In Rescuing Ambition, Dave Harvey talks about contentment. He references Philippians 4, where Paul writes that he has learned in whatever situation to be content, and then comments:
Since Paul’s ambitions were not selfish, he could live with them unfulfilled. Sure, he had dreams and desires – but they were God-focused, not Paul-focused. If they remained unsatisfied, that was God’s business. So Paul was able to aspire for more while resting peacefully in what God provided. He hungered for more but was happy with less. Deferred dreams didn’t eat away at him. Paul could be at peace in the present without abandoning hopes for the future. (123)
I read this awhile ago and thought of it in terms of all the big, I’m-going-to-change-the-world ambitions I have. It wasn’t until last week that it occurred to me that my daily to-do list is filled with selfish ambitions.
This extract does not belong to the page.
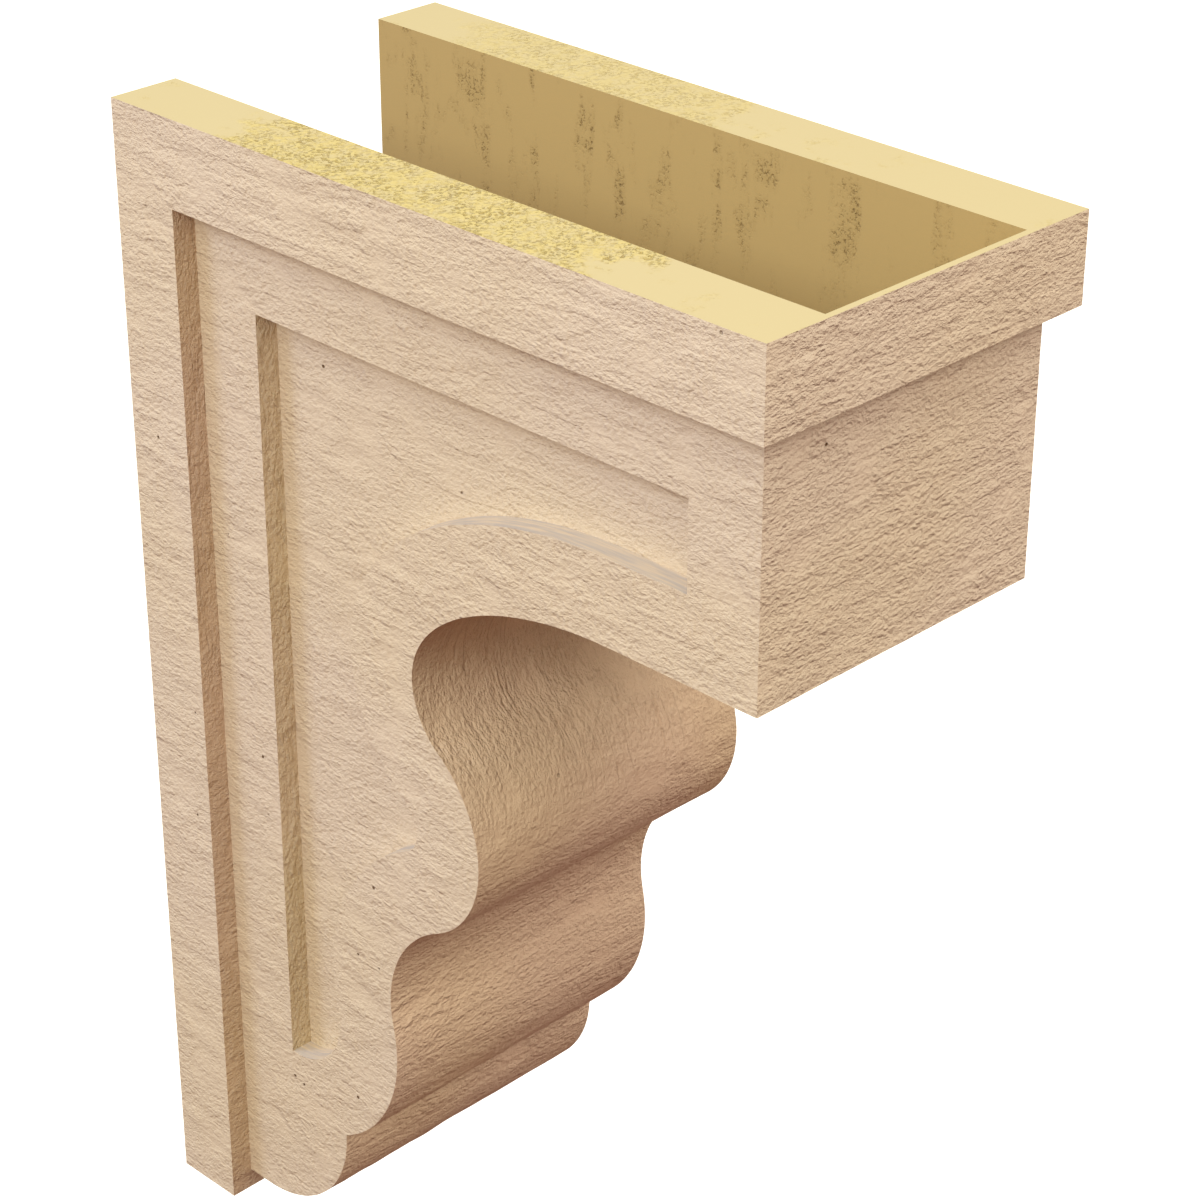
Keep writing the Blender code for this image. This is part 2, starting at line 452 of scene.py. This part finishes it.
def inner_foam(name, settings):
    """Foam inside the hollow: smooth, with specks gathered in upright streaks and soft brown stains."""
    finish = Finish(name)
    streak = finish.step(finish.clouds(STREAK_CELL, detail=3.0, roughness=FOAM_NOISE), *STREAK_EDGE)
    whole = finish.even_clouds(BREAK_PATCH, detail=3.0, roughness=FOAM_NOISE)
    unbroken = finish.step(whole, *UNBROKEN_EDGE)
    stain = finish.step(finish.clouds(STAIN_CELL, detail=3.0, roughness=FOAM_NOISE), *STAIN_EDGE)
    gathered = streak * unbroken + stain * STAIN_SPECKS
    open_cell = finish.step(finish.clouds(INNER_SPECK_CELL, roughness=FOAM_NOISE), *SPECK_EDGE)
    speck = open_cell * gathered
    skin = finish.mix(gathered * STAIN_SHARE, settings.foam_inside, settings.foam_stain)
    coat = finish.mix(speck * INNER_SPECK_SHARE, skin, settings.speck_brown)
    return finish.paint(coat, FOAM_ROUGHNESS, speck * -INNER_SPECK_FALL, settings.foam_relief)


def shell_materials(settings):
    """The shell's materials, in the order of its slots."""
    side = (settings.warm_tan, settings.pink_tan)
    # The front takes tans lighter and bluer than the sides': painted light on the front
    front = (settings.front_lit_tan, settings.front_lit_pink)
    # The curved front takes tans darker and redder than the sides': painted shade of the throat
    curve = (settings.curve_shaded_tan, settings.curve_shaded_pink)
    # The steps take tans lighter and yellower than the sides': painted light on the steps
    step = (settings.return_lit_tan, settings.return_lit_pink)
    # Tans of the painted shade in the pores; the second serves the curved front and the steps
    deep, deeper = settings.pore_shade_tan, settings.curve_pore_shade_tan
    side_height, front_height = settings.side_relief, settings.front_relief
    curve_height = settings.curve_relief
    curve_grains = (GRAIN_ALONG_X, GRAIN_ALONG_CURVE)
    return [
        tan_finish("tan_side", settings, side, deep, side_height, SIDE_LUMPS, GRAIN_ALONG_Y),
        tan_finish("tan_front", settings, front, deep, front_height, FRONT_LUMPS, GRAIN_ALONG_X),
        tan_finish("tan_curve", settings, curve, deeper, curve_height, FRONT_LUMPS, *curve_grains),
        tan_finish("tan_return", settings, step, deeper, front_height, STEP_LUMPS, GRAIN_ALONG_Z),
        smooth_coat("tan_panel_edge", settings),
        rim_foam("foam_rim", settings),
        inner_foam("foam_inside", settings),
    ]


def surface_of(face):
    """Which material slot a face of the casting belongs to, from where it lies and how it faces."""
    reach = [abs(vert.co.x) for vert in face.verts]
    centre = face.calc_center_median()
    if face.normal.z > FACES_AXIS and centre.z > HIGH.z - TOUCH:
        return RIM
    if face.normal.y > FACES_AXIS and centre.y > -TOUCH:
        return INSIDE
    underside = face.normal.z < -FACES_AXIS and centre.z < 0.0
    if max(reach) < INNER_X + TOUCH and not underside:
        return INSIDE
    if abs(face.normal.x) > FACES_AXIS:
        return SIDE
    if face.normal.y < -FACES_AXIS and centre.y < BLOCK_Y + TOUCH:
        return FRONT
    if min(reach) > PANEL_X - TOUCH and abs(centre.x) > PANEL_X:
        panel_edge = centre.y < -STILE_DEPTH - TOUCH and face.normal.z > LOOKS_UP
        return PANEL_EDGE if panel_edge else RETURN
    return CURVE


def slice_faces(shape, faces, axis, places):
    """Cut faces at places along an axis: at the middle one, and then each half in the same way."""
    spacing = places[1] - places[0] if len(places) > 1 else 0.0
    wide = [face for face in faces if extent(face, axis) > spacing * WIDEST_FACE]
    if not wide or not places:
        return
    middle = len(places) // 2
    point = Vector()
    normal = Vector()
    point[axis] = places[middle]
    normal[axis] = 1.0
    edges = {edge for face in wide for edge in face.edges}
    verts = {vert for face in wide for vert in face.verts}
    geometry = wide + list(edges) + list(verts)
    cut = bmesh.ops.bisect_plane(shape, geom=geometry, dist=TOUCH, plane_co=point, plane_no=normal)
    pieces = [item for item in cut["geom"] if isinstance(item, bmesh.types.BMFace)]
    below = [face for face in pieces if face.calc_center_median()[axis] < places[middle]]
    above = [face for face in pieces if face.calc_center_median()[axis] >= places[middle]]
    slice_faces(shape, below, axis, places[:middle])
    slice_faces(shape, above, axis, places[middle + 1:])


def extent(face, axis):
    """How far a face reaches along an axis."""
    spots = [vert.co[axis] for vert in face.verts]
    return max(spots) - min(spots)


def cut_into_cells(shape, slots, cell):
    """Cut the faces of these material slots into square cells."""
    for axis in range(3):
        count = ceil((HIGH[axis] - LOW[axis]) / cell)
        places = [LOW[axis] + cell * (i + 0.5) for i in range(count)]
        faces = [face for face in shape.faces if face.material_index in slots]
        slice_faces(shape, faces, axis, places)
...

I want to clean, do my projects outside, write, or whatever, and I want to do them all so that I can be fulfilled, so that I can be refreshed, so that I can feel productive.
I don’t think there is anything inherently sinful in the tasks I aspire to accomplish in the week. But if I was truly pursuing my daily tasks for God’s glory and in obedience to him, then I could respond like Paul and aspire for more while resting peacefully in what God provides. When I start to cling to my tasks so tightly that time reading my Bible and in prayer, and intentional time with my family become irritating interruptions to my productivity, then I think I have missed the point of my ambitions.[[I will add that I think there’s an element of discipline and time management in here. How can I be mad when Hadley is ready to go play and there’s still a list a mile long of things to do but I have wasted half the day clicking through facebook? While processing through all of this with Jordan, I realized my desperate need for accountability in what I am doing when I’m at home with the girls. Maybe a post for another day, but asking Jordan to take on greater authority in how we spend our days has brought freedom and encouragement that I didn’t even realize I needed. I think for him too.]]
So. There has been lots of repentance around here. And by no means instant perfection. But I approached time in Orlando with Adrienne as practicing ground. I desperately wanted to attend the conference with my full, undivided attention but also knew that traveling with a five-month-old would make that a challenge at best, a complete impossibility at worst. God was gracious, and as I mentioned before, the challenges with Adrienne were minimal. She was like a brand new baby. And I got to enjoy her, take in the conference with only a few interruptions, and even got some sleep. (I guess that means it was only sort of practice.)
That was probably more than I meant to write on the subject. 🙂 But it is the beginning of another week. And it’s been a good day with an early morning quiet time, some fun conversations with Hadley, a picnic at the park, playing with kittens, writing this post, and even cleaning the kitchen and making my bed! And I just realized I didn’t even take my B12!
I am constantly in awe as I’m reminded over and over again that I can’t do this alone, but the one who can do it all lives inside of me.
But he said to me, “My grace is sufficient for you, for my power is made perfect in weakness.” Therefore I will boast all the more gladly of my weaknesses, so that the power of Christ may rest upon me. For the sake of Christ, then, I am content with weaknesses, insults, hardships, persecutions, and calamities. For when I am weak, then I am strong.